Exercise requirements
The records that follow are to be repeated exactly, with the pictures removed.

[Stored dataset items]
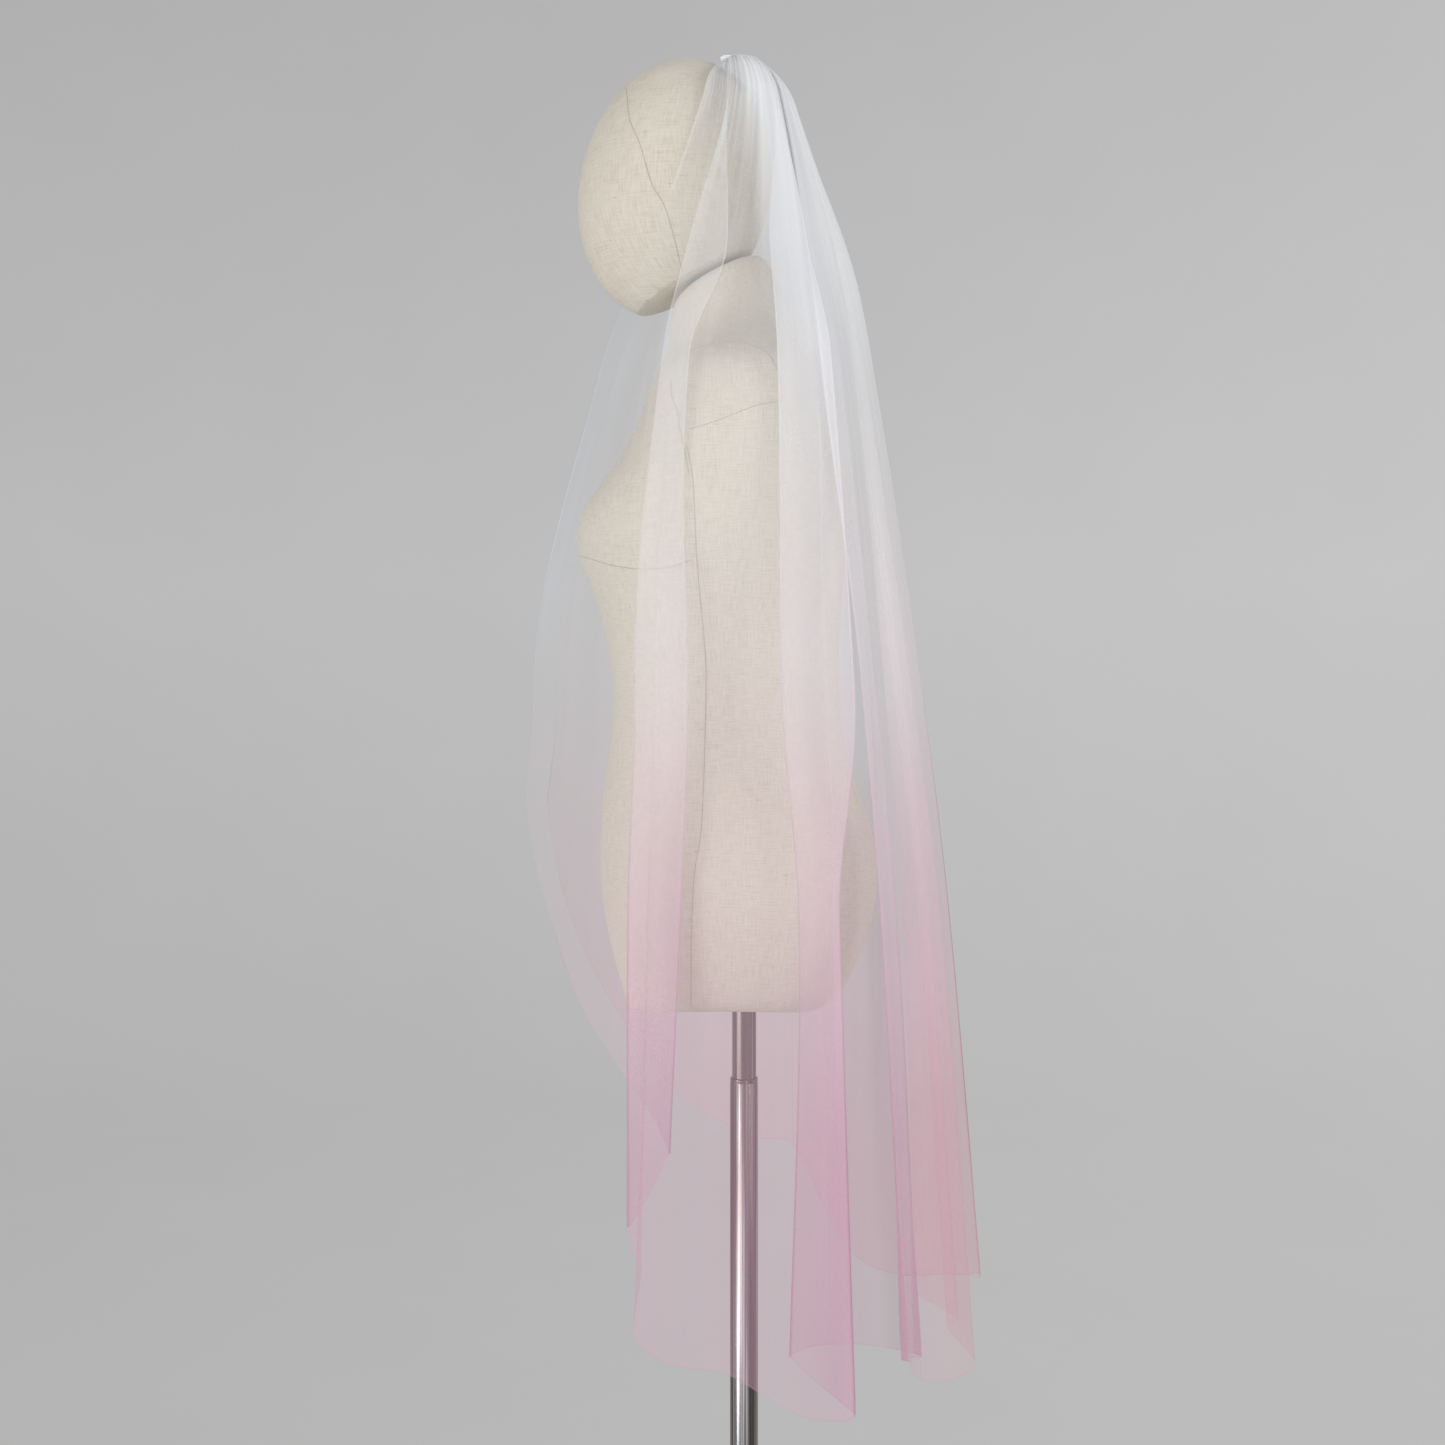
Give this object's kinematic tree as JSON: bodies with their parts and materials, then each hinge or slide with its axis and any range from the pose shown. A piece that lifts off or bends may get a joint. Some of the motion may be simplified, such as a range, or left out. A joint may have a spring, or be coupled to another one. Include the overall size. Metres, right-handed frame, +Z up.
{
  "type": "bridal veil on a dress form",
  "caption": "Long plain tulle veil with a cut edge, gathered onto a hair comb and hanging in loose folds round a limbless dress form with an egg-shaped head, on a tube and a round plate.",
  "frame": {"origin": "middle of the round plate's underside, on the line of the tube", "axes": "+Z up, the form faces -Y, its left side is +X"},
  "size_m": [0.4214, 0.4534, 1.7114],
  "materials": {
    "tulle": "sheer nylon net, white at the crown and dusty pink at the hem",
    "clear_comb": "clear acetate",
    "linen": "plain woven, matt",
    "steel": "brushed"
  },
  "bodies": {
    "root": {"veil_tulle": "tulle", "veil_heading": "tulle", "comb": "clear_comb", "head_form": "linen", "body_form": "linen", "upper_tube": "steel", "lower_tube": "steel", "base_plate": "steel"}
  },
  "joints": []
}
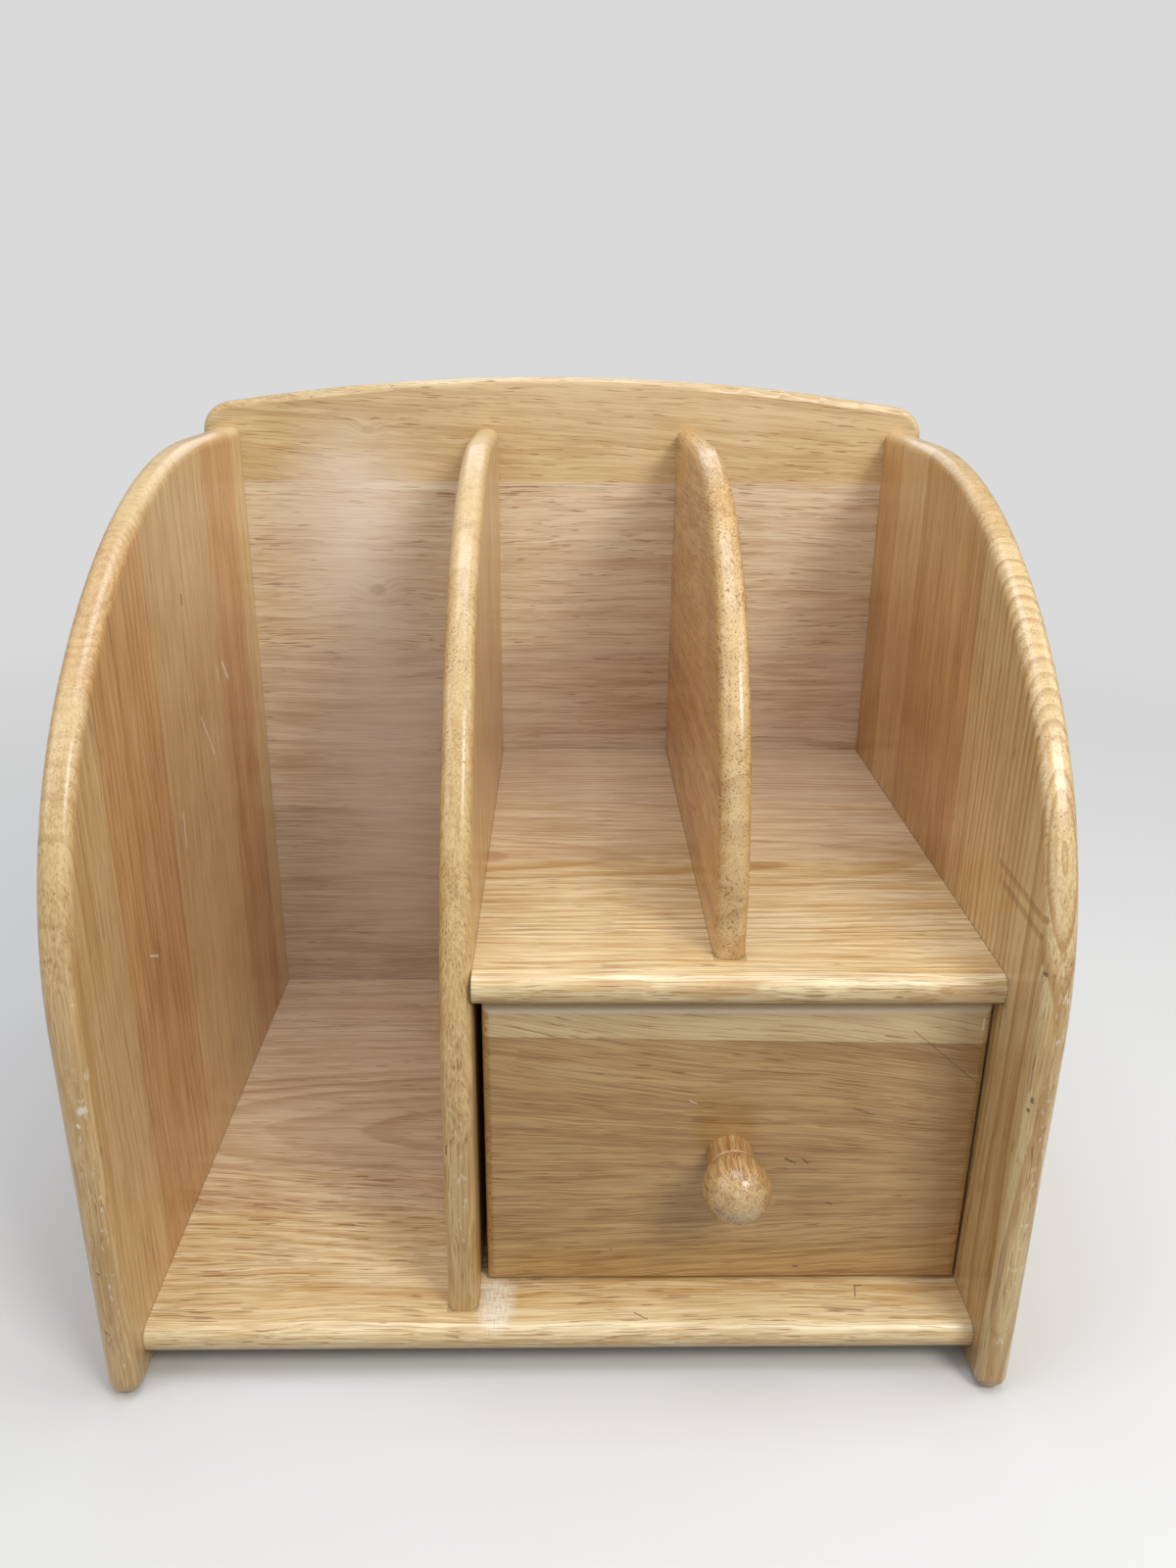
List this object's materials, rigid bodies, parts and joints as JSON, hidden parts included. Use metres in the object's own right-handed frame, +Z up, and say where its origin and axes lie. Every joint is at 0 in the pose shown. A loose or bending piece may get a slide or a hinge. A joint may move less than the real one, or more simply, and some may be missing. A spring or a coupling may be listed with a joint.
{
  "type": "envelope sorter with drawer",
  "caption": "Solid-wood desktop sorter: D-shaped sides, arched back panel, a tall file bay, upright letter bays over a shelf and a sliding drawer with a turned knob.",
  "frame": {"origin": "on the floor, at the middle of the sorter's width and depth", "axes": "+Z up, +X to the right as seen from the front, -Y out of the front, the way the drawer opens"},
  "size_m": [0.362, 0.292, 0.3632],
  "materials": {
    "rubberwood": "clear satin lacquer over pale golden rubberwood, edge-glued lamellas",
    "plywood": "sanded thin plywood, unlacquered",
    "dowel_wood": "plain beech dowel rod",
    "zinc_steel": "bright zinc plating"
  },
  "bodies": {
    "carcass": {"left_side": "rubberwood", "right_side": "rubberwood", "base_shelf": "rubberwood", "drawer_shelf": "rubberwood", "centre_divider": "rubberwood", "letter_divider": "rubberwood", "back_panel": "rubberwood", "base_shelf_dowels_left": "dowel_wood", "base_shelf_dowels_right": "dowel_wood", "drawer_shelf_dowels_left": "dowel_wood", "drawer_shelf_dowels_right": "dowel_wood", "centre_divider_screws": "zinc_steel", "letter_divider_screws": "zinc_steel", "back_panel_screws": "zinc_steel"},
    "drawer": {"drawer_front": "rubberwood", "drawer_left_side": "rubberwood", "drawer_right_side": "rubberwood", "drawer_back": "rubberwood", "drawer_bottom": "plywood", "drawer_front_dowels_left": "dowel_wood", "drawer_front_dowels_right": "dowel_wood", "drawer_back_pins_left": "zinc_steel", "drawer_back_pins_right": "zinc_steel", "drawer_knob": "rubberwood", "knob_screw": "zinc_steel"}
  },
  "joints": [
    {"name": "drawer_slide", "type": "slide", "parent": "carcass", "child": "drawer", "axis": [0, -1, 0], "range_m": [0, 0.19]}
  ]
}
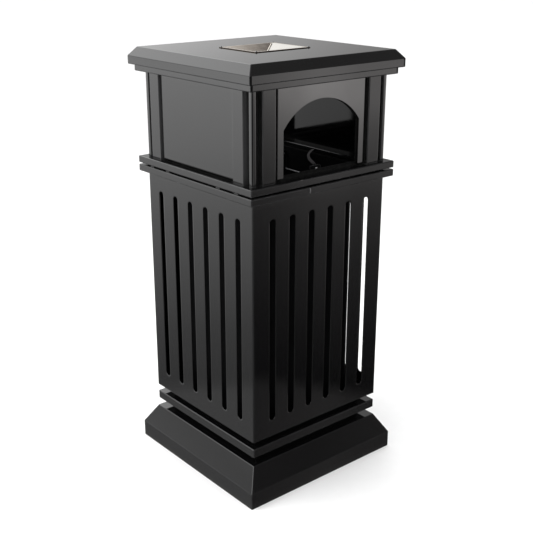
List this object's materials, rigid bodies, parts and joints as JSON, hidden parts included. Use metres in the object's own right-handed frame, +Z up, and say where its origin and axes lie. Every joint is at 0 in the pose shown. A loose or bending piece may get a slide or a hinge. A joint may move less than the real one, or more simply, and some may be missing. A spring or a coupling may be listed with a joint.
{
  "type": "ashtray litter bin",
  "caption": "Square steel street litter bin with a hinged hood, arched mouths front and back, slotted body, stepped plinth and a lift-out roof ashtray.",
  "frame": {"origin": "middle of the square footprint, on the ground", "axes": "+Z up; -Y is the front with an arched mouth, +Y the hinged back, also arched; +X is the right side seen from the front"},
  "size_m": [0.45, 0.45, 1.0035],
  "materials": {
    "black_paint": "gloss black powder coat",
    "ash_steel": "bright brushed stainless steel",
    "bright_fastener": "zinc plated steel",
    "handle_wire": "bright drawn wire",
    "liner_steel": "dark coated sheet",
    "rubber": "matt black"
  },
  "bodies": {
    "pedestal": {"base_plate": "black_paint", "body_floor": "black_paint", "body_neck": "black_paint", "body_panel_back": "black_paint", "body_panel_front": "black_paint", "body_panel_left": "black_paint", "body_panel_right": "black_paint", "body_rim": "black_paint", "corner_angle_back_left": "black_paint", "corner_angle_back_right": "black_paint", "corner_angle_front_left": "black_paint", "corner_angle_front_right": "black_paint", "hinge_leaf_body_left": "bright_fastener", "hinge_leaf_body_right": "bright_fastener", "hinge_pin_left": "bright_fastener", "hinge_pin_right": "bright_fastener", "hinge_rivets_body": "bright_fastener", "latch_keeper": "bright_fastener", "plinth_neck": "black_paint", "plinth_shell": "black_paint", "rim_bumpers": "rubber", "step_box": "black_paint"},
    "hood": {"arch_plate_back": "black_paint", "arch_plate_front": "black_paint", "ash_tray_studs": "bright_fastener", "corner_post_back_left": "black_paint", "corner_post_back_right": "black_paint", "corner_post_front_left": "black_paint", "corner_post_front_right": "black_paint", "cornice": "black_paint", "hinge_leaf_hood_left": "bright_fastener", "hinge_leaf_hood_right": "bright_fastener", "hinge_rivets_hood": "bright_fastener", "hood_frame": "black_paint", "hood_wall_back": "black_paint", "hood_wall_front": "black_paint", "hood_wall_left": "black_paint", "hood_wall_right": "black_paint", "latch_bracket": "black_paint", "latch_screw": "bright_fastener", "pilaster_back_a": "black_paint", "pilaster_back_b": "black_paint", "pilaster_front_a": "black_paint", "pilaster_front_b": "black_paint", "pilaster_left_a": "black_paint", "pilaster_left_b": "black_paint", "pilaster_right_a": "black_paint", "pilaster_right_b": "black_paint", "roof_cap": "black_paint", "side_plate_left": "black_paint", "side_plate_right": "black_paint"},
    "ash_tray": {"ash_tray": "ash_steel"},
    "latch": {"latch_hook": "bright_fastener"},
    "liner": {"liner_shell": "liner_steel", "liner_bottom": "liner_steel", "liner_rim": "liner_steel", "liner_ears": "handle_wire"},
    "liner_handle_left": {"liner_handle_left": "handle_wire"},
    "liner_handle_right": {"liner_handle_right": "handle_wire"}
  },
  "joints": [
    {"name": "hood_hinge", "type": "hinge", "parent": "pedestal", "child": "hood", "pos_m": [0, 0.2175, 0.73], "axis": [-1, 0, 0], "range_deg": [0, 100]},
    {"name": "liner_lift", "type": "slide", "parent": "pedestal", "child": "liner", "axis": [0, 0, 1], "range_m": [0, 0.15]},
    {"name": "liner_handle_left_swing", "type": "hinge", "parent": "liner", "child": "liner_handle_left", "pos_m": [-0.142, 0, 0.722], "axis": [0, -1, 0], "range_deg": [0, 150]},
    {"name": "liner_handle_right_swing", "type": "hinge", "parent": "liner", "child": "liner_handle_right", "pos_m": [0.142, 0, 0.722], "axis": [0, 1, 0], "range_deg": [0, 150]},
    {"name": "ash_tray_lift", "type": "slide", "parent": "hood", "child": "ash_tray", "axis": [0, 0, 1], "range_m": [0, 0.06]},
    {"name": "latch_hook_swing", "type": "hinge", "parent": "hood", "child": "latch", "pos_m": [0.012, -0.16125, 0.751], "axis": [0, 1, 0], "range_deg": [0, 165]}
  ]
}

Exercise result
Give this object's kinematic tree as JSON: bodies with their parts and materials, then each hinge or slide with its axis and any range from the pose shown. A piece that lifts off or bends may get a joint. Some of the motion may be simplified, such as a range, or left out. A joint may have a spring, or be coupled to another one. Include the overall size. Metres, right-handed frame, +Z up.
{
  "type": "bridal veil on a dress form",
  "caption": "Long plain tulle veil with a cut edge, gathered onto a hair comb and hanging in loose folds round a limbless dress form with an egg-shaped head, on a tube and a round plate.",
  "frame": {"origin": "middle of the round plate's underside, on the line of the tube", "axes": "+Z up, the form faces -Y, its left side is +X"},
  "size_m": [0.4214, 0.4534, 1.7114],
  "materials": {
    "tulle": "sheer nylon net, white at the crown and dusty pink at the hem",
    "clear_comb": "clear acetate",
    "linen": "plain woven, matt",
    "steel": "brushed"
  },
  "bodies": {
    "root": {"veil_tulle": "tulle", "veil_heading": "tulle", "comb": "clear_comb", "head_form": "linen", "body_form": "linen", "upper_tube": "steel", "lower_tube": "steel", "base_plate": "steel"}
  },
  "joints": []
}
List this object's materials, rigid bodies, parts and joints as JSON, hidden parts included. Use metres in the object's own right-handed frame, +Z up, and say where its origin and axes lie. Every joint is at 0 in the pose shown. A loose or bending piece may get a slide or a hinge. A joint may move less than the real one, or more simply, and some may be missing. A spring or a coupling may be listed with a joint.
{
  "type": "envelope sorter with drawer",
  "caption": "Solid-wood desktop sorter: D-shaped sides, arched back panel, a tall file bay, upright letter bays over a shelf and a sliding drawer with a turned knob.",
  "frame": {"origin": "on the floor, at the middle of the sorter's width and depth", "axes": "+Z up, +X to the right as seen from the front, -Y out of the front, the way the drawer opens"},
  "size_m": [0.362, 0.292, 0.3632],
  "materials": {
    "rubberwood": "clear satin lacquer over pale golden rubberwood, edge-glued lamellas",
    "plywood": "sanded thin plywood, unlacquered",
    "dowel_wood": "plain beech dowel rod",
    "zinc_steel": "bright zinc plating"
  },
  "bodies": {
    "carcass": {"left_side": "rubberwood", "right_side": "rubberwood", "base_shelf": "rubberwood", "drawer_shelf": "rubberwood", "centre_divider": "rubberwood", "letter_divider": "rubberwood", "back_panel": "rubberwood", "base_shelf_dowels_left": "dowel_wood", "base_shelf_dowels_right": "dowel_wood", "drawer_shelf_dowels_left": "dowel_wood", "drawer_shelf_dowels_right": "dowel_wood", "centre_divider_screws": "zinc_steel", "letter_divider_screws": "zinc_steel", "back_panel_screws": "zinc_steel"},
    "drawer": {"drawer_front": "rubberwood", "drawer_left_side": "rubberwood", "drawer_right_side": "rubberwood", "drawer_back": "rubberwood", "drawer_bottom": "plywood", "drawer_front_dowels_left": "dowel_wood", "drawer_front_dowels_right": "dowel_wood", "drawer_back_pins_left": "zinc_steel", "drawer_back_pins_right": "zinc_steel", "drawer_knob": "rubberwood", "knob_screw": "zinc_steel"}
  },
  "joints": [
    {"name": "drawer_slide", "type": "slide", "parent": "carcass", "child": "drawer", "axis": [0, -1, 0], "range_m": [0, 0.19]}
  ]
}
List this object's materials, rigid bodies, parts and joints as JSON, hidden parts included. Use metres in the object's own right-handed frame, +Z up, and say where its origin and axes lie. Every joint is at 0 in the pose shown. A loose or bending piece may get a slide or a hinge. A joint may move less than the real one, or more simply, and some may be missing. A spring or a coupling may be listed with a joint.
{
  "type": "ashtray litter bin",
  "caption": "Square steel street litter bin with a hinged hood, arched mouths front and back, slotted body, stepped plinth and a lift-out roof ashtray.",
  "frame": {"origin": "middle of the square footprint, on the ground", "axes": "+Z up; -Y is the front with an arched mouth, +Y the hinged back, also arched; +X is the right side seen from the front"},
  "size_m": [0.45, 0.45, 1.0035],
  "materials": {
    "black_paint": "gloss black powder coat",
    "ash_steel": "bright brushed stainless steel",
    "bright_fastener": "zinc plated steel",
    "handle_wire": "bright drawn wire",
    "liner_steel": "dark coated sheet",
    "rubber": "matt black"
  },
  "bodies": {
    "pedestal": {"base_plate": "black_paint", "body_floor": "black_paint", "body_neck": "black_paint", "body_panel_back": "black_paint", "body_panel_front": "black_paint", "body_panel_left": "black_paint", "body_panel_right": "black_paint", "body_rim": "black_paint", "corner_angle_back_left": "black_paint", "corner_angle_back_right": "black_paint", "corner_angle_front_left": "black_paint", "corner_angle_front_right": "black_paint", "hinge_leaf_body_left": "bright_fastener", "hinge_leaf_body_right": "bright_fastener", "hinge_pin_left": "bright_fastener", "hinge_pin_right": "bright_fastener", "hinge_rivets_body": "bright_fastener", "latch_keeper": "bright_fastener", "plinth_neck": "black_paint", "plinth_shell": "black_paint", "rim_bumpers": "rubber", "step_box": "black_paint"},
    "hood": {"arch_plate_back": "black_paint", "arch_plate_front": "black_paint", "ash_tray_studs": "bright_fastener", "corner_post_back_left": "black_paint", "corner_post_back_right": "black_paint", "corner_post_front_left": "black_paint", "corner_post_front_right": "black_paint", "cornice": "black_paint", "hinge_leaf_hood_left": "bright_fastener", "hinge_leaf_hood_right": "bright_fastener", "hinge_rivets_hood": "bright_fastener", "hood_frame": "black_paint", "hood_wall_back": "black_paint", "hood_wall_front": "black_paint", "hood_wall_left": "black_paint", "hood_wall_right": "black_paint", "latch_bracket": "black_paint", "latch_screw": "bright_fastener", "pilaster_back_a": "black_paint", "pilaster_back_b": "black_paint", "pilaster_front_a": "black_paint", "pilaster_front_b": "black_paint", "pilaster_left_a": "black_paint", "pilaster_left_b": "black_paint", "pilaster_right_a": "black_paint", "pilaster_right_b": "black_paint", "roof_cap": "black_paint", "side_plate_left": "black_paint", "side_plate_right": "black_paint"},
    "ash_tray": {"ash_tray": "ash_steel"},
    "latch": {"latch_hook": "bright_fastener"},
    "liner": {"liner_shell": "liner_steel", "liner_bottom": "liner_steel", "liner_rim": "liner_steel", "liner_ears": "handle_wire"},
    "liner_handle_left": {"liner_handle_left": "handle_wire"},
    "liner_handle_right": {"liner_handle_right": "handle_wire"}
  },
  "joints": [
    {"name": "hood_hinge", "type": "hinge", "parent": "pedestal", "child": "hood", "pos_m": [0, 0.2175, 0.73], "axis": [-1, 0, 0], "range_deg": [0, 100]},
    {"name": "liner_lift", "type": "slide", "parent": "pedestal", "child": "liner", "axis": [0, 0, 1], "range_m": [0, 0.15]},
    {"name": "liner_handle_left_swing", "type": "hinge", "parent": "liner", "child": "liner_handle_left", "pos_m": [-0.142, 0, 0.722], "axis": [0, -1, 0], "range_deg": [0, 150]},
    {"name": "liner_handle_right_swing", "type": "hinge", "parent": "liner", "child": "liner_handle_right", "pos_m": [0.142, 0, 0.722], "axis": [0, 1, 0], "range_deg": [0, 150]},
    {"name": "ash_tray_lift", "type": "slide", "parent": "hood", "child": "ash_tray", "axis": [0, 0, 1], "range_m": [0, 0.06]},
    {"name": "latch_hook_swing", "type": "hinge", "parent": "hood", "child": "latch", "pos_m": [0.012, -0.16125, 0.751], "axis": [0, 1, 0], "range_deg": [0, 165]}
  ]
}